* START *

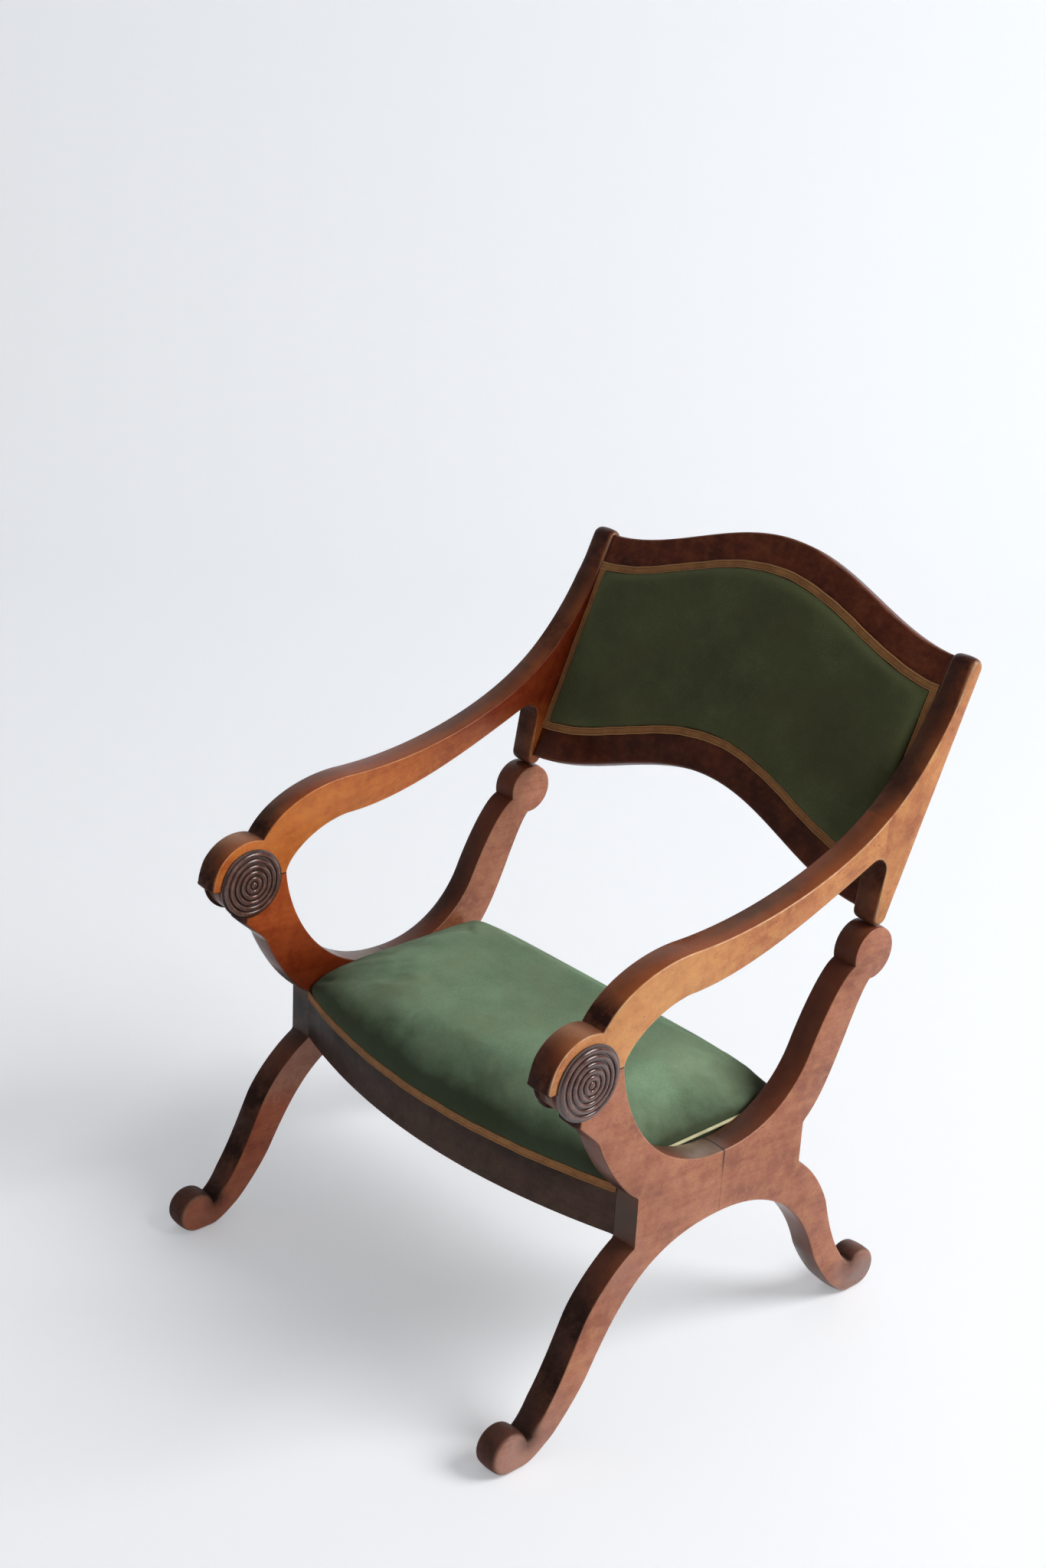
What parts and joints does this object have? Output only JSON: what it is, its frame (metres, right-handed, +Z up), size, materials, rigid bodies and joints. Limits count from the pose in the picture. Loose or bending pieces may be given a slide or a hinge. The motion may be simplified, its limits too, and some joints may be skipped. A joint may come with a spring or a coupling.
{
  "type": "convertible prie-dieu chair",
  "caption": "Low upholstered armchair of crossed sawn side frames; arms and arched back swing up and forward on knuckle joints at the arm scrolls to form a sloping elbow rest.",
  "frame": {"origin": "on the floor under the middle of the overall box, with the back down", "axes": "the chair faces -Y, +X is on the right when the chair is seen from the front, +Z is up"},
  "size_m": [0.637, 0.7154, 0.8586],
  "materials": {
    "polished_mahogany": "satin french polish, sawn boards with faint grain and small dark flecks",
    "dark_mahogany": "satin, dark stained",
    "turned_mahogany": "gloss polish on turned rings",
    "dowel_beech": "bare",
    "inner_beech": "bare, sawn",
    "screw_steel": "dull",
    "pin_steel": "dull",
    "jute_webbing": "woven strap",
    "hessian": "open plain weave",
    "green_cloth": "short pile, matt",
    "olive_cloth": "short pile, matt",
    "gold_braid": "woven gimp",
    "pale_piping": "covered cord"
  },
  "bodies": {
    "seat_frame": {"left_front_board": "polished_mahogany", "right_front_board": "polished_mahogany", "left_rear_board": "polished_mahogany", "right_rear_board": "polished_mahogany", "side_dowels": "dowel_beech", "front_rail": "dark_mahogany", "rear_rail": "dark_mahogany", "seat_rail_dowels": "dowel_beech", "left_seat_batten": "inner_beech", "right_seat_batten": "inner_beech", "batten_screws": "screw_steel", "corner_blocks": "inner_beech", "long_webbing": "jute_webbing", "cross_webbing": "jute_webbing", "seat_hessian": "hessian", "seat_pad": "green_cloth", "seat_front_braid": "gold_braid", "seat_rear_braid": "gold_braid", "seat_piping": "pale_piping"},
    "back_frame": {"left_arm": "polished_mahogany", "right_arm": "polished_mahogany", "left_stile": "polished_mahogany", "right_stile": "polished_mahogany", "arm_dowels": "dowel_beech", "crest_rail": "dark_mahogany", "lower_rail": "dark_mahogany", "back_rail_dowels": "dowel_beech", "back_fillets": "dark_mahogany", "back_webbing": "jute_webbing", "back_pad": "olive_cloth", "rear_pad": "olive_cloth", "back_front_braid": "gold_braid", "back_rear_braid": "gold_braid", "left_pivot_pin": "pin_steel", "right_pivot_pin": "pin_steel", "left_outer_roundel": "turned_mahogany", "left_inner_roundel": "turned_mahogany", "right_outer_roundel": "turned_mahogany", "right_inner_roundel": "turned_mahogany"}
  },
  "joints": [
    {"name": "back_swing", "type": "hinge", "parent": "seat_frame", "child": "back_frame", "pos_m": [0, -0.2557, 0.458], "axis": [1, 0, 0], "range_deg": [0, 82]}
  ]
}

* END *

DESCRIPTION OF THE TASK
Give the listing again, word for word.

CORRECT OUTPUT
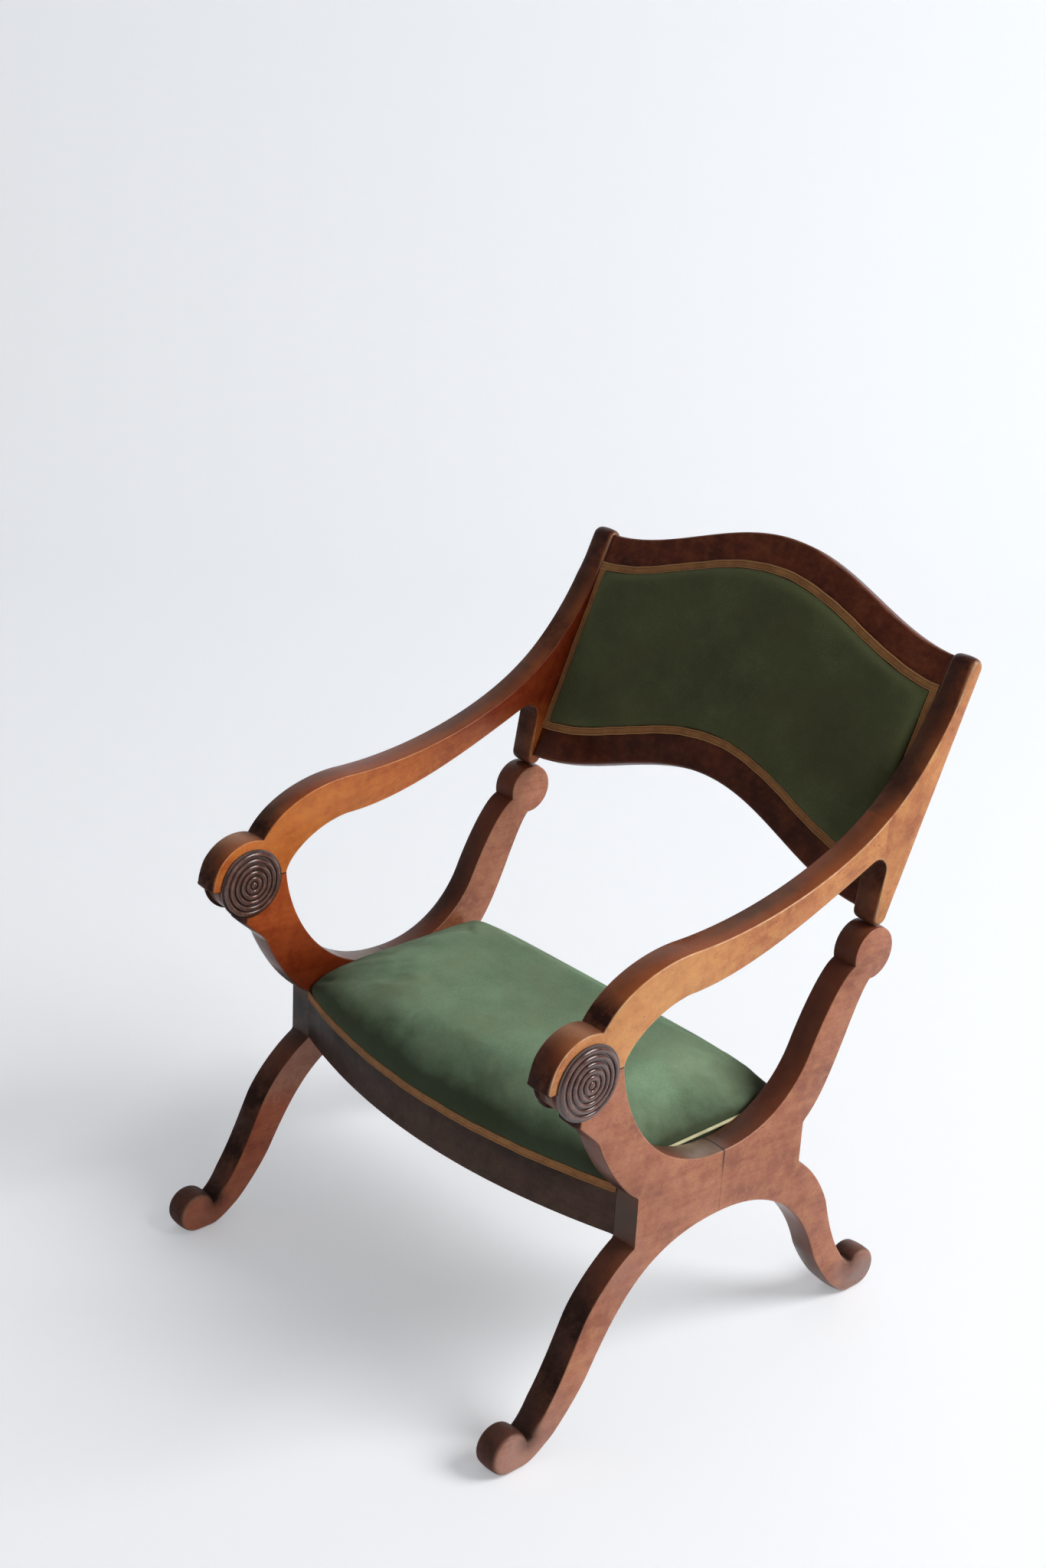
What parts and joints does this object have? Output only JSON: what it is, its frame (metres, right-handed, +Z up), size, materials, rigid bodies and joints. Limits count from the pose in the picture. Loose or bending pieces may be given a slide or a hinge. The motion may be simplified, its limits too, and some joints may be skipped. A joint may come with a spring or a coupling.
{
  "type": "convertible prie-dieu chair",
  "caption": "Low upholstered armchair of crossed sawn side frames; arms and arched back swing up and forward on knuckle joints at the arm scrolls to form a sloping elbow rest.",
  "frame": {"origin": "on the floor under the middle of the overall box, with the back down", "axes": "the chair faces -Y, +X is on the right when the chair is seen from the front, +Z is up"},
  "size_m": [0.637, 0.7154, 0.8586],
  "materials": {
    "polished_mahogany": "satin french polish, sawn boards with faint grain and small dark flecks",
    "dark_mahogany": "satin, dark stained",
    "turned_mahogany": "gloss polish on turned rings",
    "dowel_beech": "bare",
    "inner_beech": "bare, sawn",
    "screw_steel": "dull",
    "pin_steel": "dull",
    "jute_webbing": "woven strap",
    "hessian": "open plain weave",
    "green_cloth": "short pile, matt",
    "olive_cloth": "short pile, matt",
    "gold_braid": "woven gimp",
    "pale_piping": "covered cord"
  },
  "bodies": {
    "seat_frame": {"left_front_board": "polished_mahogany", "right_front_board": "polished_mahogany", "left_rear_board": "polished_mahogany", "right_rear_board": "polished_mahogany", "side_dowels": "dowel_beech", "front_rail": "dark_mahogany", "rear_rail": "dark_mahogany", "seat_rail_dowels": "dowel_beech", "left_seat_batten": "inner_beech", "right_seat_batten": "inner_beech", "batten_screws": "screw_steel", "corner_blocks": "inner_beech", "long_webbing": "jute_webbing", "cross_webbing": "jute_webbing", "seat_hessian": "hessian", "seat_pad": "green_cloth", "seat_front_braid": "gold_braid", "seat_rear_braid": "gold_braid", "seat_piping": "pale_piping"},
    "back_frame": {"left_arm": "polished_mahogany", "right_arm": "polished_mahogany", "left_stile": "polished_mahogany", "right_stile": "polished_mahogany", "arm_dowels": "dowel_beech", "crest_rail": "dark_mahogany", "lower_rail": "dark_mahogany", "back_rail_dowels": "dowel_beech", "back_fillets": "dark_mahogany", "back_webbing": "jute_webbing", "back_pad": "olive_cloth", "rear_pad": "olive_cloth", "back_front_braid": "gold_braid", "back_rear_braid": "gold_braid", "left_pivot_pin": "pin_steel", "right_pivot_pin": "pin_steel", "left_outer_roundel": "turned_mahogany", "left_inner_roundel": "turned_mahogany", "right_outer_roundel": "turned_mahogany", "right_inner_roundel": "turned_mahogany"}
  },
  "joints": [
    {"name": "back_swing", "type": "hinge", "parent": "seat_frame", "child": "back_frame", "pos_m": [0, -0.2557, 0.458], "axis": [1, 0, 0], "range_deg": [0, 82]}
  ]
}